Nitrile gloves: Good for keeping your hands clean and safe when working with Bondo and CA glue. If you have latex gloves, you can use those too, but I don’t know if they’ll react with CA glue in any way.
Cardstock: Material of choice for pepakura! There’s also a method using EVA foam instead of cardstock, but I’ve never tried that before. The thicker the cardstock the better.
CA glue (Superglue): Some people use CA glue to glue the Pepakura pieces together (hot glue is also a common method). I used CA glue to attach the pieces together and as a strengthening layer. I used two bottles for the mask.
Utility knife or xacto knife: A sharp knife (and extra blades) will serve much better than scissors if there are a lot of small detailed cuts.
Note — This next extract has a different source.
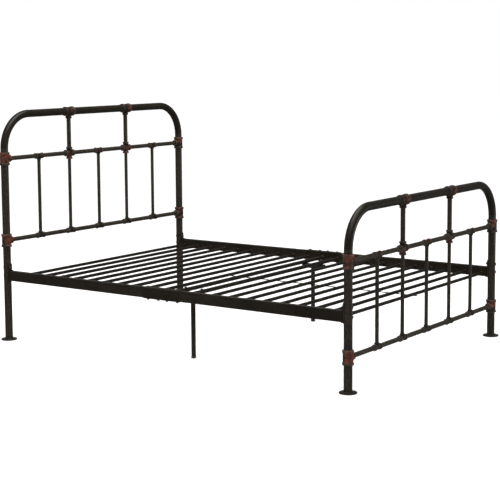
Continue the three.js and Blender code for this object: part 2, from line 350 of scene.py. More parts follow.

Mixing cups and sticks: For the bondo. Dixie cups are good for this.
Sandpaper: Lots and lots of sandpaper. You’ll want sandpaper in a variety of grits to get a smooth finish. I used 80 grit, 150 grit, 220 grit, and 400 grit.
Primer: Because it’s always good to prime before painting.
Paperclay: Used as a top layer to fill in divots and uneven sections. You can use Bondo instead.
Floor polish with Future: Used to strengthen paperclay and to create a smoother finish. If you’re only using Bondo, you won’t need this.
Aluminum modeling mesh: I found this much cheaper in a craft store, but this is an aluminum mesh used for clay or paper mache modeling. I used this to reinforce the back of the ears. You can cut the mesh with scissors, but be careful. The edges are very sharp.
Sponge brushes: Used to brush on floor polish since sponge brushes are cheap and disposable.